*INSTRUCTION*: Which lines hold the string "part"? Copy every one of them.

*INFORMATION SHOWN*:
===============

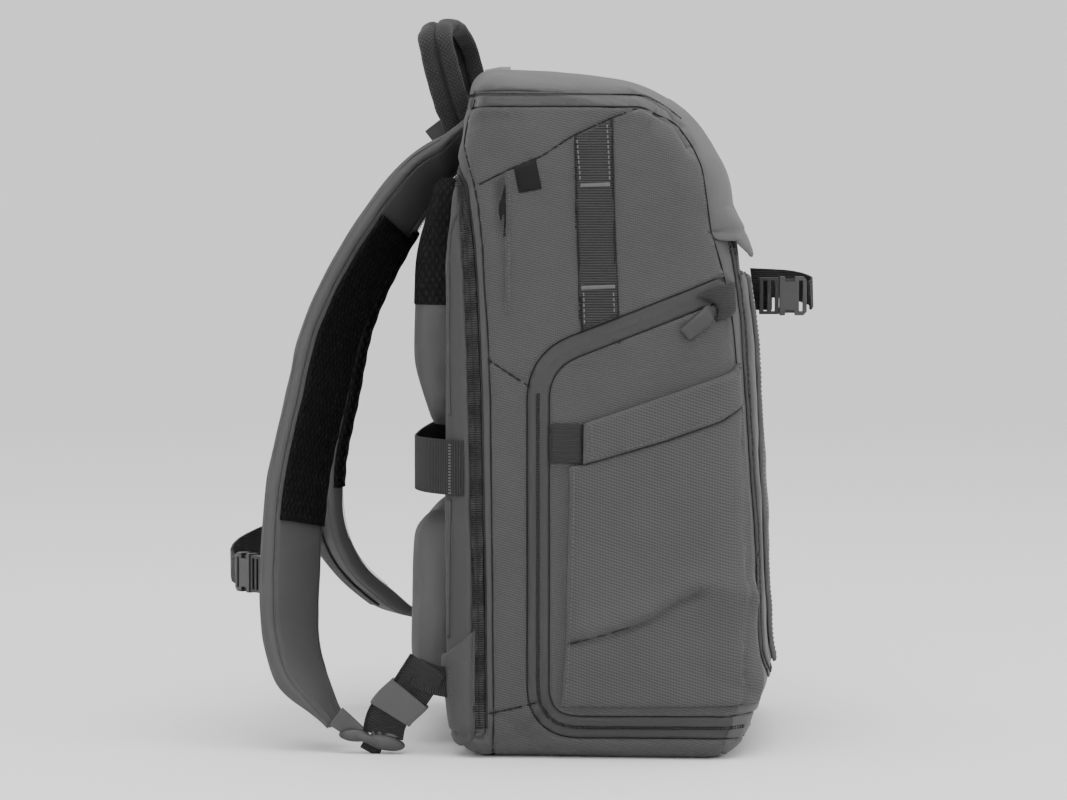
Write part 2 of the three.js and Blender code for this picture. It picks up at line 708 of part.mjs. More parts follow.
// A U in the front view: down one side, round the lower corners and up the other side
function frontU(halfWidth, low, top, corner) {
  const points = [];
  for (const side of [-1, 1]) {
    const half = [new THREE.Vector2(side * halfWidth, top)];
    for (const degrees of CORNER_STEPS) {
      const angle = THREE.MathUtils.degToRad(degrees);
      half.push(new THREE.Vector2(
        side * (halfWidth - corner * (1 - Math.cos(angle))),
        low + corner * (1 - Math.sin(angle)),
      ));
    }
    points.push(...(side < 0 ? half : half.reverse()));
  }
  return points;
}

function frontZipper() {
  const low = FRONT_POCKET_LOW * BODY_HEIGHT;
  const line = frontU(FRONT_POCKET_WIDTH / 2, low, FRONT_ZIP_TOP * BODY_HEIGHT, FRONT_CORNER);
  return frontPatch(bandOutline(line, FRONT_ZIP_WIDTH), GAP, CLOTH);
}

function frontPocket() {
  const inset = FRONT_ZIP_WIDTH / 2 + GAP;
  const low = FRONT_POCKET_LOW * BODY_HEIGHT + inset;
  const top = FRONT_POCKET_TOP * BODY_HEIGHT;
  const outline = frontU(FRONT_POCKET_WIDTH / 2 - inset, low, top, FRONT_CORNER - inset);
  return frontPatch(outline, GAP, FRONT_POCKET_THICKNESS);
}

function frontFlap() {
  const inset = FRONT_ZIP_WIDTH / 2 + 2 * GAP;
  const half = FRONT_FLAP_WIDTH / 2;
  const low = FRONT_POCKET_LOW * BODY_HEIGHT + inset;
  const top = FRONT_POCKET_TOP * BODY_HEIGHT - FLAP_SHORTER;
  const outline = rectangle(-half, low, half, top);
  return frontPatch(outline, 2 * GAP + FRONT_POCKET_THICKNESS, FRONT_FLAP_THICKNESS);
}

// Side pocket with its thick elastic hem

// The pocket ends at a seam beside the front pocket's zipper
const POCKET_RANGE = {
  from: -BODY_WIDTH,
  to: -(FRONT_POCKET_WIDTH + FRONT_ZIP_WIDTH) / 2 - SEAM_CLEARANCE,
};

function sidePocket(side) {
  const top = offsetLine(sideLine(HEM_LOW_LINE), -GAP);
  const back = sideLine(POCKET_BACK_LINE);
  const outline = [...back, new THREE.Vector2(top.at(-1).x, back.at(-1).y), ...top.reverse()];
  return sidePatch(side, outline, POCKET_THICKNESS, GAP, POCKET_RANGE);
}

function pocketHem(side) {
  const outline = [...sideLine(HEM_LOW_LINE), ...sideLine(HEM_TOP_LINE).reverse()];
  return sidePatch(side, outline, HEM_THICKNESS, GAP, POCKET_RANGE);
}

function pocketTab() {
  const [top] = sideLine(HEM_TOP_LINE);
  const [low] = sideLine(HEM_LOW_LINE);
  const right = Math.min(top.x, low.x) - GAP;
  const outline = rectangle(right - POCKET_TAB_WIDTH, low.y + 2 * GAP, right, top.y);
  return sidePatch(-1, outline, POCKET_TAB_THICKNESS);
}

// Back pads: a rounded outline in the back view, with a soft front edge

function roundedRectangle(middleY, lowZ, highZ, width, corner) {
  const points = [];
  const turns = [
    [middleY + width / 2 - corner, highZ - corner, 0],
    [middleY - width / 2 + corner, highZ - corner, 90],
    [middleY - width / 2 + corner, lowZ + corner, 180],
    [middleY + width / 2 - corner, lowZ + corner, 270],
  ];
  for (const [y, z, start] of turns) {
    for (let step = 0; step <= PAD_CORNER_STEPS; step += 1) {
      const angle = THREE.MathUtils.degToRad(start + (90 * step) / PAD_CORNER_STEPS);
      points.push(new THREE.Vector2(y + corner * Math.cos(angle), z + corner * Math.sin(angle)));
    }
  }
  return points;
}

const BACK_X = BODY_CORNERS.at(-1).forward * BODY_DEPTH;

function padBox(pad) {
  return {
    middleY: pad.middle * BODY_WIDTH / 2,
    lowZ: pad.low * BODY_HEIGHT,
    highZ: pad.high * BODY_HEIGHT,
    width: pad.width * BODY_WIDTH / 2,
  };
}

// A pad swollen by an even thickness
function backPad(pad, swell = 0) {
  const { middleY, lowZ, highZ, width } = padBox(pad);
  const rings = PAD_LEVELS.map((level) => {
    const shrink = level.shrink * PAD_SOFTNESS;
    const out = pad.thickness + swell - level.soft * PAD_SOFTNESS;
    const corner = PAD_CORNER - shrink / 2;
    const outline = roundedRectangle(middleY, lowZ + shrink, highZ - shrink, width - 2 * shrink, corner);
    return outline.map((point) => {
      const share = (point.y - lowZ) / (highZ - lowZ);
      return new THREE.Vector3(BACK_X - out + pad.lean * pad.thickness * share, point.x, point.y);
    });
  });
  return loft(rings).subtract(BODY_CLEAR);
}

function upperPad() {
  return backPad(UPPER_PAD).subtract(strapClearance());
}

// The upper pads' top part carries a skin of spacer mesh
function upperPadMesh() {
  const { middleY, highZ, width } = padBox(UPPER_PAD);
  const skin = backPad(UPPER_PAD, GAP + PAD_MESH).subtract(backPad(UPPER_PAD, GAP));
  const inset = PAD_SOFTNESS * PAD_MESH_INSET;
  const half = width / 2 - inset;
  const from = new THREE.Vector3(-BODY_DEPTH, middleY - half, PAD_MESH_LOW * BODY_HEIGHT);
  const to = new THREE.Vector3(BACK_X - inset, middleY + half, highZ - inset);
  return skin.intersect(box(from, to)).subtract(strapClearance());
}

// The wings at the bag's foot end beside the lower pad
const WING_RANGE = { from: -BODY_WIDTH, to: -padBox(LOWER_PAD).width / 2 - WING_FROM_PAD };

// The trolley strap stands off the back between the pads
function trolleyStrap() {
  const points = TROLLEY_LINE.map(({ out, side }) => new THREE.Vector3(
    BACK_X - out * TROLLEY_REACH,
    side * BODY_WIDTH / 2,
    TROLLEY_HEIGHT * BODY_HEIGHT,
  ));
  const frames = framesAlong(points, () => UP, TROLLEY_STEPS);
  return ribbon(frames, TROLLEY_WIDTH, TROLLEY_THICKNESS).subtract(BODY_CLEAR);
}

// Shoulder straps, all made on the left; the right ones are mirrored afterwards

function strapPoints(line) {
  return line.map(({ out, height, side }) => new THREE.Vector3(
    BACK_X - out * STRAP_REACH,
    -side * BODY_WIDTH / 2,
    height * BODY_HEIGHT,
  ));
}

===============

*SOLUTION TO THE EXERCISE*:
Write part 2 of the three.js and Blender code for this picture. It picks up at line 708 of part.mjs. More parts follow.
// The upper pads' top part carries a skin of spacer mesh